La narration, elle, est éclatée en plusieurs récits qui, faute de bien caractériser les personnages, voient leurs enjeux dramatiques limités à la survie… À bien y réfléchir, seule la dimension historique de Dunkerque le différencie d’un banal film-catastrophe.

Nous suivons donc simultanément le parcours d’un jeune Britannique désarmé cherchant à rejoindre la plage et à embarquer pour l’Angleterre ; puis les combats aériens d’un pilote de la Royal Air Force ; les initiatives et le sang-froid de la marine anglaise ; ainsi que le sauvetage en mer de soldats en détresse par l’un des 370 "little ships" de plaisance et de pêcheurs qui répondirent à l’appel de la Navy et permirent de rapatrier près de 100.000 hommes.

Aucun récit de Français – qui pourtant furent les vrais héros de la bataille de Dunkerque – n’est proposé… Christopher Nolan n’en a que pour les Britanniques, alors que rien n’aurait été possible sans le sacrifice de ces 35.000 soldats français restés jusqu’au 3 juin dans les rues de la ville pour couvrir la retraite de leurs alliés vers la mer.

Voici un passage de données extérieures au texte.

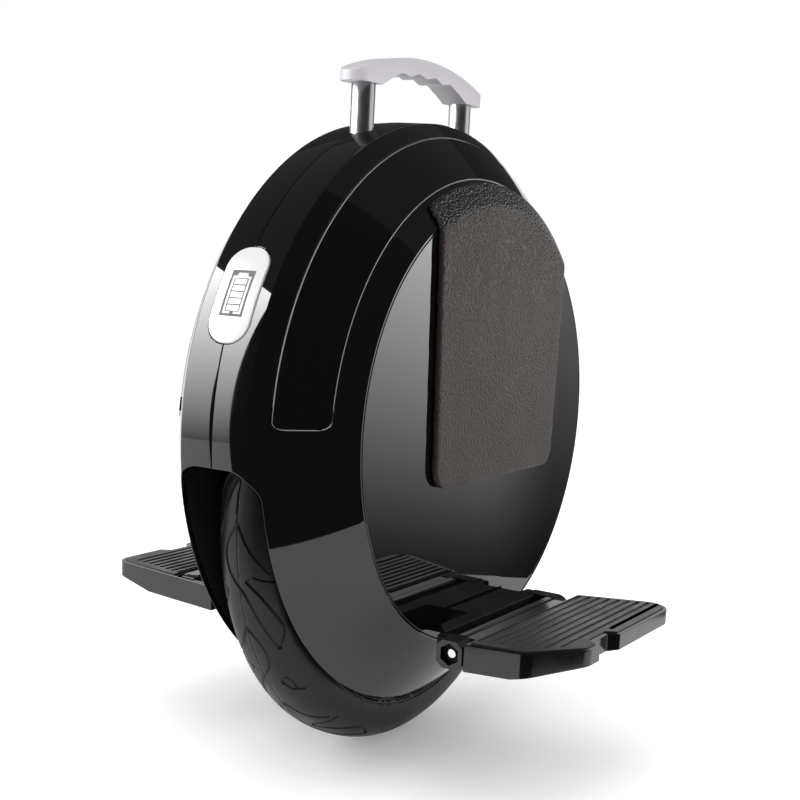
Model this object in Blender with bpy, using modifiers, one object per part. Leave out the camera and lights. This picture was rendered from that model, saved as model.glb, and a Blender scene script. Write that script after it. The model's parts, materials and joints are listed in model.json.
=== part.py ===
"""Electric unicycle with a 14 inch hub motor wheel, a round two-half body, fold-out pedals,
leg pads and a pull-up handle.

Metres, +Z up. The wheel's axle lies along X, the battery light faces -Y (the front) and the
origin is the point where the tyre meets the ground. The rider's left is +X.
"""

import math

import bmesh
import bpy
from mathutils import Matrix, Vector

# Fits
FIT = 0.0003  # gap between two pieces that touch
RUN = 0.0001  # radial clearance of a shaft that turns or slides in its bore
SEAM = 0.0003  # gap between the two body halves

# Wheel
TYRE_RADIUS = 0.178
TYRE_HALF_WIDTH = 0.025
TYRE_TREAD = 0.006
BEAD_SEAT_RADIUS = 0.127
BEAD_HALF_WIDTH = 0.0175
BEAD_TOE = 0.003
TOE_TAPER = 0.002
RIM_HUMP = 0.001  # from the bead's toe to the slope of the rim's bed
RIM_SLOPE = 0.003
FLANGE_HEIGHT = 0.0075
FLANGE_THICKNESS = 0.0024
RIM_BED_DEPTH = 0.0056
DRUM_DEPTH = 0.016  # bead seat to the inside of the rim, where the magnets sit
COVER_INSET = 0.011  # motor cover inside the bead seat
COVER_THICKNESS = 0.0028
COVER_FACE = 0.0285
COVER_LIP = 0.0017
MAGNET_THICKNESS = 0.003
MAGNET_HALF_WIDTH = 0.0145
AIR_GAP = 0.0010
STATOR_HALF_WIDTH = 0.0125
STATOR_TEETH = 18
STATOR_SLOT_DEPTH = 0.020
STATOR_WINDOWS = 5
STATOR_HUB_RADIUS = 0.024
WINDING_HEIGHT = 0.0045
AXLE_RADIUS = 0.0075
AXLE_SHOULDER = 0.0015
AXLE_HALF_LENGTH = 0.0635
BEARING_RADIUS = 0.0175
BEARING_WIDTH = 0.0105
VALVE_RADIUS = 0.003
VALVE_SEAT = 0.003
VALVE_LENGTH = 0.0075
VALVE_SIDES = 12

# Motor covers and bearings
COVER_SLOPE_START = 0.86  # shares of the cover's radius
COVER_FLAT = 0.62
COVER_RECESS = 0.90
COVER_BELLY = 0.0008  # how far the cover bulges on its slope
COVER_BOSS_WALL = 0.006
BEARING_LIP = 0.005  # how far the cover laps over the bearing's face
WINDING_FOOT = 0.002  # winding inside the ring of teeth
WINDING_HEAD = 0.003
WINDING_TAPER = 0.002
STATOR_SPOKE = 0.004  # iron left on each side of a window
STATOR_WINDOW_SIDES = 10

# Body
BODY_RISE = 0.0548  # body centre above the axle
CROWN_OVER_TYRE = 0.0262  # body radius beyond the tyre's
CROWN_HALF_WIDTH = 0.0248
CROWN_DROP = 0.0009
SHOULDER_PULL_X = 0.0485
SHOULDER_PULL_DROP = 0.0221  # radius below the crown's
FACE_X = 0.0705
FACE_DROP = 0.0532  # radius below the crown's
WALL = 0.003
PLATE_THICKNESS = 0.003
PLATE_CHAMFER = 0.0005
RIM_LAND = 0.0012  # flat rim of the shell round the side plate
SLOT_HALF_WIDTH = 0.0313
ARCH_RISE = 0.037  # top of the wheel opening above the axle
ARCH_CORNER = 0.020
LINER_GAP = 0.0125  # tyre to the roof of the arch liner
LINER_WALL = 0.0023
LINER_HOLE_RADIUS = 0.045

# Arch-shaped strip panels
STRIP_START = 0.22  # along the shoulder curve, 0 at the crown and 1 at the side plate
STRIP_END = 0.75
STRIP_THICKNESS = 0.0017
STRIP_PROUD = 0.0003
STRIP_FOOT = 0.0082  # its lower ends above the body centre
STRIP_CORNER = 0.006

# Leg pads
PAD_THICKNESS = 0.005
PAD_LAP = 0.20  # share of the shoulder curve that the pad's top laps over
PAD_LIP = 0.003  # thickness at the top edge
PAD_FLAT_INSET = 0.003  # flat face inside the side plate's rim
PAD_BEVEL_RISE = 0.003
PAD_BEVEL_DROP = 0.0008
PAD_BOTTOM = 0.0378  # below the body centre
PAD_TOP = 0.1662  # above the body centre, where its half length is taken
PAD_BOTTOM_HALF = 0.0825
PAD_TOP_HALF = 0.0905
PAD_CORNER = 0.013
PAD_SET_BACK = 0.0135

# Handle
POST_RADIUS = 0.008
GRIP_RISE = 0.0430  # pulled-up grip above the crown
GRIP_HALF_LENGTH = 0.082
GRIP_HALF_WIDTH = 0.010
GRIP_ARC_RADIUS = 0.214
GRIP_DEPTH = 0.0125
GRIP_BLOCK_DEPTH = 0.0135
GRIP_BLOCK_LENGTH = 0.027
POST_INSET = 0.019  # middle of the post from the end of the grip
FINGER_PITCH = 0.021
FINGER_BUMP = 0.0022
FINGER_COUNT = 4
GRIP_END_SHARE = 0.9  # roundness of its ends, as a share of its half width
GRIP_ROUNDING = 0.0022
POST_SEAT = 0.006
POST_LAP = 0.001  # how far the post runs into its collar
POST_HOLE_GAP = 0.0009
POST_HOLE_DEPTH = 0.040  # from the crown's inner skin down to where the slope ends
COLLAR_RADIUS = 0.010
COLLAR_HEIGHT = 0.005
BUSH_HEIGHT = 0.0175
TUBE_SLACK = 0.0005
TUBE_WALL = 0.002

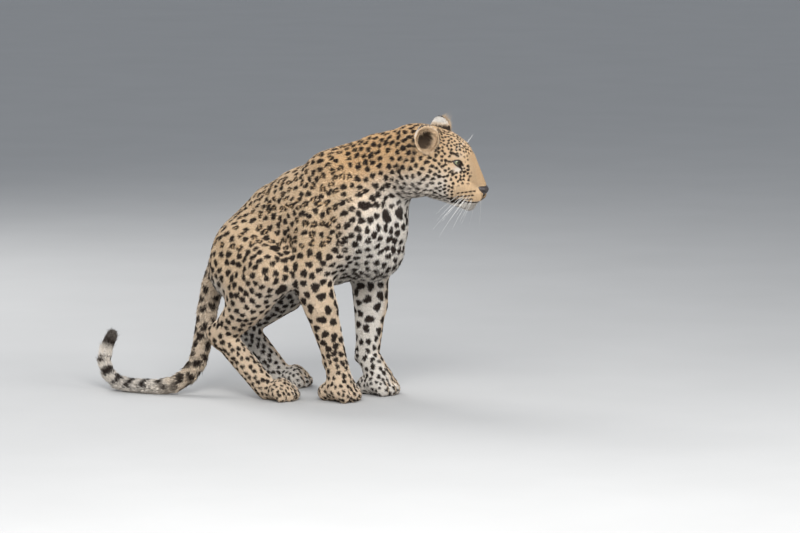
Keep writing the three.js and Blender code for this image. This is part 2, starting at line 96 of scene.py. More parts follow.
# The head's own frame: x to the nose, y left, z up
HEAD_AT = np.array((198, 4, 578)) * MM
HEAD_YAW, HEAD_ROLL = radians(4), radians(5)
EYE_AT, EYE_R = np.array((64, 33.5, 4.5)) * MM, 15 * MM
EYE_OUT, EYE_DOWN, EYE_TILT = radians(24), radians(8), radians(16)
EYE_LONG, EYE_HIGH, LID = 13.5 * MM, 6.8 * MM, 2.2 * MM
EAR_AT, EAR_OUT, EAR_LEAN = np.array((8, 58, 61)) * MM, radians(56), radians(16)
EAR_RADII, EAR_WALL = np.array((25, 31, 35)) * MM, 3.2 * MM
NOSE_AT, NOSE_RADII, NOSE_PITCH = np.array((121, 0, -63)) * MM, np.array((14, 19, 14)) * MM, radians(25)
MOUTH_PATH = np.array([(124, 0, -91), (115, 18, -92), (95, 31, -91), (70, 40, -87), (56, 43, -82)]) * MM


def turn_z(angle):
    """The matrix that turns by angle about z."""
    return np.array([[cos(angle), -sin(angle), 0], [sin(angle), cos(angle), 0], [0, 0, 1]])


def turn_x(angle):
    """The matrix that turns by angle about x."""
    return np.array([[1, 0, 0], [0, cos(angle), -sin(angle)], [0, sin(angle), cos(angle)]])


def turn_y(angle):
    """The matrix that turns by angle about y."""
    return np.array([[cos(angle), 0, sin(angle)], [0, 1, 0], [-sin(angle), 0, cos(angle)]])


HEAD_TURN = turn_z(HEAD_YAW) @ turn_x(HEAD_ROLL)


def to_head(points):
    """Points in the animal's frame, told in the head's frame."""
    return (points - HEAD_AT) @ HEAD_TURN


def from_head(points):
    """Points in the head's frame, told in the animal's frame."""
    return points @ HEAD_TURN.T + HEAD_AT


def folded(q):
    """Points in the head's frame with its right half folded over onto its left."""
    return np.stack([q[:, 0], np.abs(q[:, 1]), q[:, 2]], 1)


def on_side(place, side):
    """A place in metres, given for the left side, on the side asked for."""
    return place * np.array((1.0, side, 1.0))


def unit(vectors):
    """Each row divided by its length."""
    return vectors / np.maximum(np.linalg.norm(vectors, axis=-1, keepdims=True), 1e-12)


def ramp(x, low, high):
    """0 below low, 1 above high, and 3t^2 - 2t^3 between."""
    t = np.clip((x - low) / (high - low), 0.0, 1.0)
    return t * t * (3.0 - 2.0 * t)


# The row's frame has its origin at the middle of the box's floor; the eye says how far that is from ours.
eye_low, eye_high = (np.array(c, float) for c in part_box("eye_right"))
OFFSET = (eye_low + eye_high) / 2 - from_head(on_side(EYE_AT, RIGHT)[None])[0]
OFFSET[2] = 0.0


# The field

def capsule(p, a, b, ra, rb, ka=1.0, kb=1.0):
    """Distance to a segment less a radius that runs from ra to rb, with y shrunk by a share from ka to kb."""
    a, b = np.asarray(a, float) * MM, np.asarray(b, float) * MM
    along = b - a
    t = np.clip(((p - a) @ along) / (along @ along), 0, 1)
    q = p - a - t[:, None] * along
    wide = ka + (kb - ka) * t
    d = np.sqrt(q[:, 0] ** 2 + (q[:, 1] / wide) ** 2 + q[:, 2] ** 2) - (ra + (rb - ra) * t) * MM
    return d * np.minimum(1.0, wide)


def round_distance(q, r):
    """Near distance to an ellipsoid of radii r about the origin: k0 (k0 - 1) / k1, where k0 is the length
    of q / r and k1 that of q / r^2."""
    k0 = np.sqrt(((q / r) ** 2).sum(1)) + 1e-9
    k1 = np.sqrt(((q / r ** 2) ** 2).sum(1)) + 1e-9
    return k0 * (k0 - 1.0) / k1


def ellipsoid(p, centre, radii, pitch=0.0):
    """Near distance to an ellipsoid given in mm and tipped nose up by pitch."""
    return round_distance((p - np.array(centre) * MM) @ turn_y(-pitch).T, np.array(radii) * MM)


def melt(a, b, k):
    """The smaller of two distances, rounded where they are within k (in mm) of each other."""
    k = k * MM
    h = np.maximum(k - np.abs(a - b), 0.0) / k
    return np.minimum(a, b) - h * h * k / 4


def melt_all(parts, k):
    """melt over a list of distances."""
    out = parts[0]
    for part in parts[1:]:
        out = melt(out, part, k)
    return out


def chain(p, stations):
    """The least distance to the tapered capsules through the stations (place, radius, width share)."""
    out = None
    for first, second in zip(stations, stations[1:]):
        k = [s[2] if len(s) > 2 else 1.0 for s in (first, second)]
        d = capsule(p, first[0], second[0], first[1], second[1], *k)
        out = d if out is None else np.minimum(out, d)
    return out


def inside(p, low, high, shape):
    """shape(p) for the points within a box in mm, and far away for the rest, which saves time."""
    low, high = np.array(low) * MM, np.array(high) * MM
    out = np.full(len(p), 0.5)
    near = ((p > low) & (p < high)).all(1)
    if near.any():
        out[near] = shape(p[near])
    return out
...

La plupart d’entre eux seront ainsi fait prisonniers par les Allemands ! On se souvient alors de ces mots de Winston Churchill affirmant que "la résistance héroïque de l’armée française a sauvé l’armée britannique, permettant à l’Angleterre de poursuivre la guerre".

Assurément, il était du devoir de Christopher Nolan de servir la cause de son pays, mais l'une des clauses implicites du « crédit d'impôt international » du CNC dont le film a pu bénéficier, visant à rembourser aux producteurs 30 % des dépenses faites sur le sol français pour au moins 250.000 euros d'investissement, était de mettre en valeur la France et son patrimoine, y compris historique. Or, le film, en éclipsant le récit héroïque des Français et en diminuant ainsi leur rôle dans l’opération d’évacuation (le cœur même de l’intrigue), n'a pas joué le jeu jusqu'au bout. Seuls les Britanniques sont présentés à leur avantage. C’est qu’on ne voudrait surtout pas que ceux-là se sentent redevables envers qui que ce soit...

Visiblement, le CNC n’éprouve aucun scrupule à soutenir financièrement toute entreprise de subversion de l’Histoire de France, du moment que le pays peut bénéficier en retour de formidables retombées économiques... À chacun ses priorités. Ce ne sera pas la première trahison d’État consentie pour du pognon.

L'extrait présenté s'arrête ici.